The influx of Northwest students expected to sign up for the vaccination clinics at Carl & Cheryl Hughes Fieldhouse could create a logistical nightmare. In order to prevent issues, if students aren’t planning on getting their second round of the vaccine in Maryville, they shouldn’t get their first one here either.
As ridiculous as it is that we have to say it, we on the editorial staff are pro-vaccine. The Pfizer, Moderna and Johnson & Johnson vaccines — the three COVID-19 vaccines that have been cleared for use in the U.S. at the time of publication — all underwent thorough scientific tests. No person, save for those with rare allergies and certain underlying medical conditions, should feel uneasy about the safety of the vaccine.
It may seem counterintuitive to discourage some from getting the vaccine as soon as possible, but it will greatly help the whole system in the long term. Nate Blackford, president of Mosaic - Maryville, told The Missourian that it would be best if all community members got their first dose where they planned to get their second.
It all has to do with the way vaccines are being given out. When a person gets a vaccine, the provider and area keep a record of when they get the first dose, so in the case of the Moderna and Pfizer vaccines, they make sure they can get their booster at the correct time.
If a student were to sign up to receive their first round in Maryville at a Mosaic, then Mosaic would automatically make sure that they set out a booster for that student. If the student then leaves Maryville in the time being and returns home, then that already earmarked booster could go to waste. The same issue could happen on the other end, as the area the student is traveling into would be unprepared to give out a booster to the person they never gave the initial dose.
It would not be an end of the world situation if this were to happen. Yes, it is possible for students to get the first round of the vaccine in Maryville and the second round somewhere else, but it will place more strain on the system.
Right now the U.S. is doing quite well in vaccine rollout. This is rather uncharacteristic given its response to almost everything else in the pandemic. The U.S. is currently administering COVID-19 vaccines five times faster than the world average. President Joe Biden recently announced that all adults will be eligible for the vaccine in the U.S. April 19. We could see the U.S. only continue to outpace other countries, or we could see the system bogged down by confusion.
This opening the vaccine for all comes at the best possible time for those looking to be vaccinated in time for summer but perhaps at the worst logistical time for students.

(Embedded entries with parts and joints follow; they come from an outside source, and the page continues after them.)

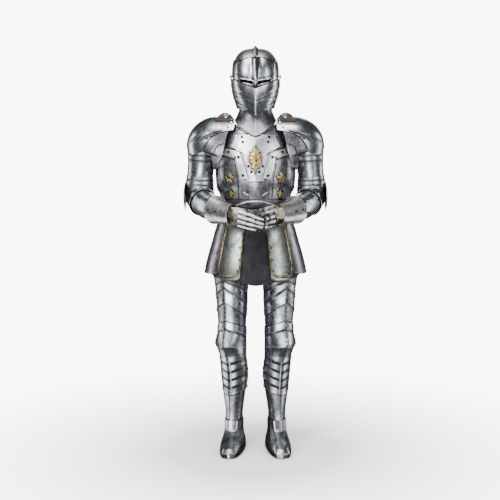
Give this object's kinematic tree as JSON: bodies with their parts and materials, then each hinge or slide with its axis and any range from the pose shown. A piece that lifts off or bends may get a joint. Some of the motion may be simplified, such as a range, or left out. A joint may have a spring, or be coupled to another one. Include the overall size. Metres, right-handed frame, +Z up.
{
  "type": "suit of plate armour",
  "caption": "Suit of polished plate armour on a general figure: combed close helmet, gilt chest motifs, tassets, clasped gauntlets",
  "frame": {"origin": "middle of the bounding box on the ground plane, under the suit", "axes": "+Z up, the suit faces -Y, +X is the wearer's left"},
  "size_m": [0.6624, 0.4529, 1.8451],
  "materials": {
    "steel": "polished, lightly worn",
    "dark_steel": "darkened",
    "mail": "riveted rings",
    "gilt": "aged gilding",
    "leather": "waxed"
  },
  "bodies": {
    "suit": {"helmet_skull": "steel", "neck_guard": "steel", "breastplate": "steel", "backplate": "steel", "bib_plate": "steel", "gorget_collar": "steel", "fauld": "steel", "culet": "steel", "pivot_left": "steel", "pivot_right": "steel", "chest_band_left": "steel", "chest_band_right": "steel", "gorget_front": "dark_steel", "gorget_back": "dark_steel", "mail_skirt": "mail", "chest_ornament": "gilt", "tasset_front_left": "steel", "tasset_side_left": "steel", "pauldron_left": "steel", "rerebrace_left": "steel", "elbow_lames_left": "steel", "vambrace_left": "steel", "gauntlet_cuff_left": "steel", "gauntlet_left": "steel", "cuisse_lames_left": "steel", "cuisse_left": "steel", "poleyn_left": "steel", "greave_lames_left": "steel", "greave_left": "steel", "sabaton_left": "steel", "wing_lame_left": "dark_steel", "elbow_fin_left": "dark_steel", "fleur_upper_left": "gilt", "fleur_lower_left": "gilt", "pauldron_strap_left": "leather", "side_strap_left": "leather", "tasset_front_right": "steel", "tasset_side_right": "steel", "pauldron_right": "steel", "rerebrace_right": "steel", "elbow_lames_right": "steel", "vambrace_right": "steel", "gauntlet_cuff_right": "steel", "gauntlet_right": "steel", "cuisse_lames_right": "steel", "cuisse_right": "steel", "poleyn_right": "steel", "greave_lames_right": "steel", "greave_right": "steel", "sabaton_right": "steel", "wing_lame_right": "dark_steel", "elbow_fin_right": "dark_steel", "fleur_upper_right": "gilt", "fleur_lower_right": "gilt", "pauldron_strap_right": "leather", "side_strap_right": "leather"},
    "visor": {"visor": "steel"},
    "bevor": {"ventail": "steel", "bevor": "steel"}
  },
  "joints": [
    {"name": "visor_hinge", "type": "hinge", "parent": "suit", "child": "visor", "pos_m": [0, 0.0533, 1.7], "axis": [-1, 0, 0], "range_deg": [0, 40]},
    {"name": "bevor_hinge", "type": "hinge", "parent": "suit", "child": "bevor", "pos_m": [0, 0.0533, 1.7], "axis": [-1, 0, 0], "range_deg": [0, 30]}
  ]
}
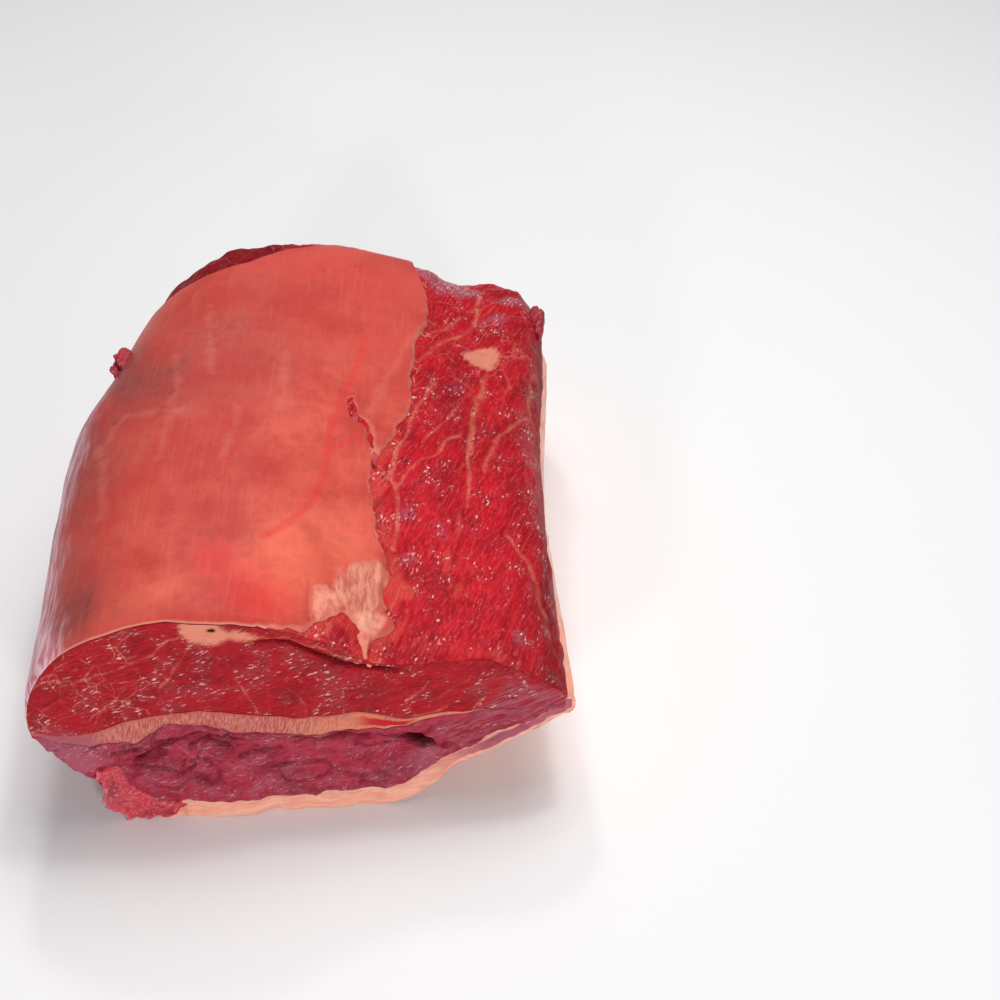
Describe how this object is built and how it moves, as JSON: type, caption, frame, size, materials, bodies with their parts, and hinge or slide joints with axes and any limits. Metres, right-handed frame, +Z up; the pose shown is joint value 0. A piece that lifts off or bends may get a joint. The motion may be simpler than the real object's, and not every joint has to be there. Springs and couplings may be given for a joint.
{
  "type": "raw beef shoulder clod half",
  "caption": "Half of a boneless raw beef shoulder clod as cut, with a smooth fat cap on top, a gristle seam through the muscle and a layer of fat underneath.",
  "frame": {"origin": "bottom centre of the piece, on the surface that it lies on", "axes": "+Z up, -Y out of the knife cut, +Y towards the rounded back end, +X to the right when the cut is faced"},
  "size_m": [0.2098, 0.2594, 0.1146],
  "materials": {
    "bright_muscle": "wet cut and trimmed raw beef muscle, bright red with pale marbling",
    "dark_muscle": "moist raw beef muscle, purple-red with a grey bloom",
    "gristle": "moist beige gristle with fine cross fibres",
    "cap_fat": "smooth moist membrane over thin fat, orange-pink",
    "soft_fat": "moist firm beef fat, pale peach"
  },
  "bodies": {
    "root": {"upper_muscle": "bright_muscle", "lower_muscle": "dark_muscle", "gristle_seam": "gristle", "fat_cap": "cap_fat", "bottom_fat": "soft_fat"}
  },
  "joints": []
}
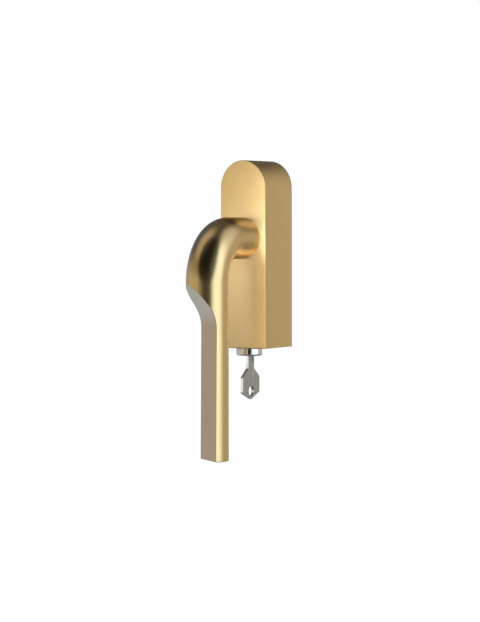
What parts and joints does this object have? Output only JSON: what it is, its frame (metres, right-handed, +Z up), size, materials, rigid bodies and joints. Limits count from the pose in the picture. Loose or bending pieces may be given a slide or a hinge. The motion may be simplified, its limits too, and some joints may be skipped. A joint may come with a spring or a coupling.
{
  "type": "window handle",
  "caption": "Key-lockable window handle: round bent lever with a flat on its grip, on a deep round-headed cover, with a lock cylinder and key under its foot.",
  "frame": {"origin": "where the spindle's axis meets the back face that seats on the sash", "axes": "+Z up the cover, +X to the user's right, +Y from the user into the sash along the spindle"},
  "size_m": [0.0304, 0.1138, 0.1784],
  "materials": {
    "cover_brass": "vertically brushed satin brass, lacquered",
    "lever_brass": "satin brass, lacquered",
    "chrome_rim": "polished chrome",
    "plug_chrome": "satin chrome",
    "key_nickel": "tumbled nickel plate, matt grey",
    "wafer_brass": "stamped brass",
    "steel": "zinc-plated steel",
    "zinc_casting": "plain zinc die casting",
    "black_nylon": "moulded nylon"
  },
  "bodies": {
    "fixed_body": {"cover": "cover_brass", "base_plate": "zinc_casting", "mechanism_housing": "zinc_casting", "neck_bush": "black_nylon", "fixing_screw_upper": "steel", "fixing_screw_lower": "steel", "cover_grub_screw": "steel", "cylinder_grub_screw": "steel", "lock_cylinder": "chrome_rim", "detent_ball_left": "steel", "detent_ball_right": "steel", "detent_spring_left": "steel", "detent_spring_right": "steel", "slide_spring": "steel"},
    "lever_body": {"lever": "lever_brass", "spindle": "steel", "spindle_pin": "steel", "lock_disc": "steel", "detent_disc": "steel", "thrust_washer": "black_nylon", "retaining_clip": "steel"},
    "plug_body": {"lock_plug": "plug_chrome", "wafer_1": "wafer_brass", "wafer_2": "wafer_brass", "wafer_3": "wafer_brass", "wafer_4": "wafer_brass", "wafer_5": "wafer_brass", "plug_clip": "steel", "lock_cam": "steel"},
    "slide_body": {"locking_slide": "steel"},
    "key_body": {"key": "key_nickel"}
  },
  "joints": [
    {"name": "lever_turn", "type": "hinge", "parent": "fixed_body", "child": "lever_body", "pos_m": [0, 0, 0], "axis": [0, 1, 0], "range_deg": [0, 180]},
    {"name": "plug_turn", "type": "hinge", "parent": "fixed_body", "child": "plug_body", "pos_m": [0, -0.0276, -0.0716], "axis": [0, 0, 1], "range_deg": [0, 90]},
    {"name": "slide_lift", "type": "slide", "parent": "fixed_body", "child": "slide_body", "axis": [0, 0, 1], "range_m": [0, 0.0034], "deforming": ["slide_spring"]},
    {"name": "key_withdraw", "type": "slide", "parent": "plug_body", "child": "key_body", "axis": [0, 0, -1], "range_m": [0, 0.03]}
  ],
  "couplings": [
    {"joint": "slide_lift", "follows": "plug_turn", "m_per_rad": 0.0021645}
  ]
}
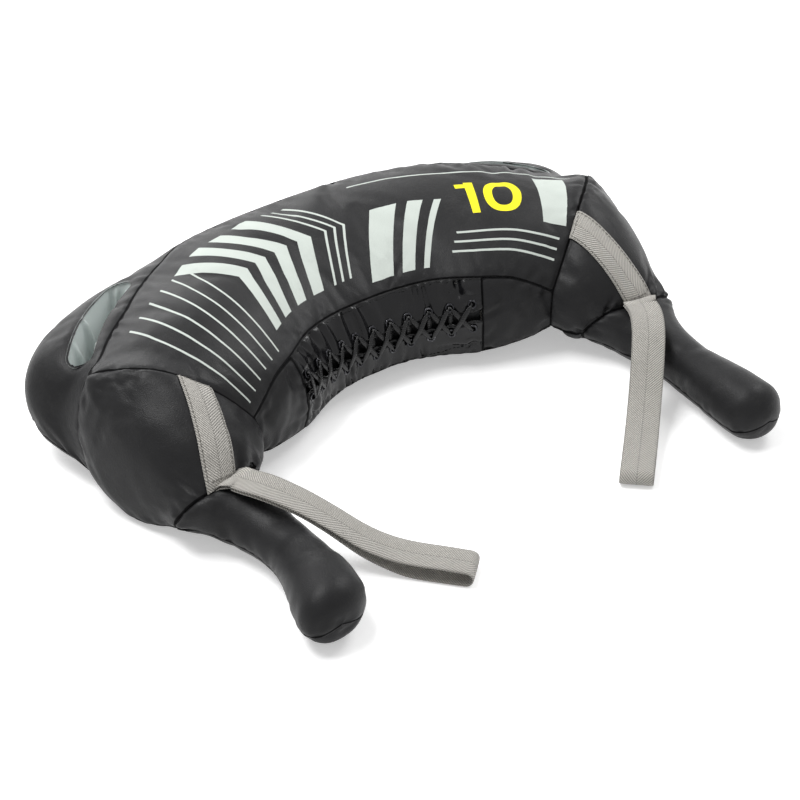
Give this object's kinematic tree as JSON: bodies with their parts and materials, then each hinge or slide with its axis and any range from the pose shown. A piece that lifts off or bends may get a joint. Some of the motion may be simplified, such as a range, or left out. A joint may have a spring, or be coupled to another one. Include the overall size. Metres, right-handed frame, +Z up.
{
  "type": "weighted crescent training bag",
  "caption": "Filled crescent-shaped training bag with a laced opening, hand slots with padded handles, end grips and free webbing loops.",
  "frame": {"origin": "on the floor, under the middle of the bag's bounding box", "axes": "+X across the crescent from the left grip to the right grip, +Y towards the convex back, +Z up from the floor"},
  "size_m": [0.651, 0.508, 0.1332],
  "materials": {
    "printed_leather": "matt black coated cloth with a pale printed pattern",
    "black_leather": "soft matt black coated cloth",
    "gloss_placket": "glossier black coated cloth",
    "satin_lining": "smooth grey satin",
    "grey_webbing": "woven herringbone webbing",
    "black_eyelet": "black enamelled metal",
    "black_lace": "flat woven polyester lace",
    "pale_wadding": "pale polyester wadding",
    "canvas": "plain undyed canvas"
  },
  "bodies": {
    "shell": {"top_panel": "printed_leather", "bottom_panel": "printed_leather", "outer_side_panel": "printed_leather", "left_inner_side_panel": "black_leather", "right_inner_side_panel": "black_leather", "placket_upper": "gloss_placket", "placket_lower": "gloss_placket", "lacing_tongue": "black_leather", "lace": "black_lace", "eyelet_upper_01": "black_eyelet", "eyelet_upper_02": "black_eyelet", "eyelet_upper_03": "black_eyelet", "eyelet_upper_04": "black_eyelet", "eyelet_upper_05": "black_eyelet", "eyelet_upper_06": "black_eyelet", "eyelet_upper_07": "black_eyelet", "eyelet_upper_08": "black_eyelet", "eyelet_upper_09": "black_eyelet", "eyelet_upper_10": "black_eyelet", "eyelet_upper_11": "black_eyelet", "eyelet_lower_01": "black_eyelet", "eyelet_lower_02": "black_eyelet", "eyelet_lower_03": "black_eyelet", "eyelet_lower_04": "black_eyelet", "eyelet_lower_05": "black_eyelet", "eyelet_lower_06": "black_eyelet", "eyelet_lower_07": "black_eyelet", "eyelet_lower_08": "black_eyelet", "eyelet_lower_09": "black_eyelet", "eyelet_lower_10": "black_eyelet", "eyelet_lower_11": "black_eyelet", "left_slot_lining": "satin_lining", "left_handle_core": "pale_wadding", "left_yoke_upper": "black_leather", "left_yoke_lower": "black_leather", "left_yoke_core": "pale_wadding", "left_sewn_webbing": "grey_webbing", "right_slot_lining": "satin_lining", "right_handle_core": "pale_wadding", "right_yoke_upper": "black_leather", "right_yoke_lower": "black_leather", "right_yoke_core": "pale_wadding", "right_sewn_webbing": "grey_webbing", "wadding_sleeve": "pale_wadding", "weight_bag_1": "canvas", "weight_bag_2": "canvas", "weight_bag_3": "canvas", "weight_bag_4": "canvas", "weight_bag_5": "canvas"},
    "left_grip": {"left_grip_upper": "black_leather", "left_grip_lower": "black_leather", "left_grip_core": "pale_wadding"},
    "right_grip": {"right_grip_upper": "black_leather", "right_grip_lower": "black_leather", "right_grip_core": "pale_wadding"},
    "left_loop": {"left_webbing_loop": "grey_webbing"},
    "right_loop": {"right_webbing_loop": "grey_webbing"}
  },
  "joints": [
    {"name": "left_grip_flex", "type": "hinge", "parent": "shell", "child": "left_grip", "pos_m": [-0.28384, -0.05553, 0.034], "axis": [0, 0, -1], "range_deg": [0, 15], "stiffness_Nm_per_rad": 2},
    {"name": "right_grip_flex", "type": "hinge", "parent": "shell", "child": "right_grip", "pos_m": [0.28384, -0.05553, 0.034], "axis": [0, 0, 1], "range_deg": [0, 15], "stiffness_Nm_per_rad": 2},
    {"name": "left_loop_lift", "type": "hinge", "parent": "shell", "child": "left_loop", "pos_m": [-0.22802, -0.07019, 0.0695], "axis": [-0.9658, -0.2593, 0], "range_deg": [0, 100]},
    {"name": "right_loop_lift", "type": "hinge", "parent": "shell", "child": "right_loop", "pos_m": [0.23702, -0.07019, 0.0695], "axis": [-0.9658, 0.2593, 0], "range_deg": [0, 100]}
  ]
}
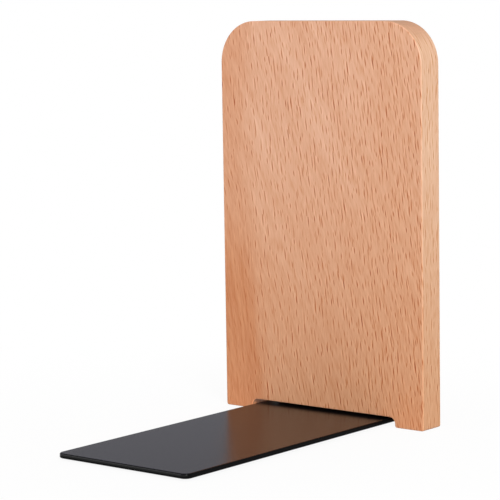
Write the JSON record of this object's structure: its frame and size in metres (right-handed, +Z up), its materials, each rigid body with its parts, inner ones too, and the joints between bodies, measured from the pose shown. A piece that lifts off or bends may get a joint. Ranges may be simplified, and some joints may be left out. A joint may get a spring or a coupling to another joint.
{
  "type": "wooden bookend",
  "caption": "Upright wooden board with rounded top corners, on a long flat steel foot that slides under books to hold them up.",
  "frame": {"origin": "centre of the part's bounding box at its underside, on the shelf that it stands on", "axes": "+Z up, along the board's height; +X along the board's width; the foot reaches towards -Y, where the books stand, and the board's front face looks towards -Y"},
  "size_m": [0.1, 0.1352, 0.16],
  "materials": {
    "beech": "satin, sanded smooth and lightly oiled",
    "black_powder_coat": "semi-gloss black powder coat",
    "zinc_plated_steel": "zinc plated",
    "anti_slip_rubber": "matte"
  },
  "bodies": {
    "root": {"beech_board": "beech", "steel_angle": "black_powder_coat", "leg_screw_left": "zinc_plated_steel", "leg_screw_right": "zinc_plated_steel", "pad_front_left": "anti_slip_rubber", "pad_front_right": "anti_slip_rubber", "pad_rear_left": "anti_slip_rubber", "pad_rear_right": "anti_slip_rubber"}
  },
  "joints": []
}
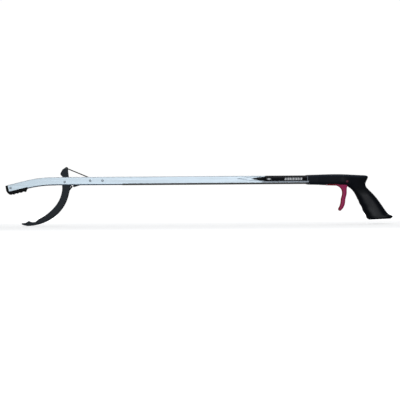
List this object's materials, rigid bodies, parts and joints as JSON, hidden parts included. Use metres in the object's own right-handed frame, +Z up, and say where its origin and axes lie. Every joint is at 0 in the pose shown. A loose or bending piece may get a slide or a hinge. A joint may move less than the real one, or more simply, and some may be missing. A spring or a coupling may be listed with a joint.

The end of Northwest’s semester is mere weeks away, and many who will be getting their first round of the vaccine will be long gone from Maryville by the time they are ready for their second round, which is given three or four weeks after the initial dose for Pfizer and Moderna, respectively.
As we saw with our attempt to flatten the curve, sometimes eagerness can be the enemy in dealing with COVID-19. We want you to get the vaccine, but if you aren’t going to get the second round here, don’t get the first one here.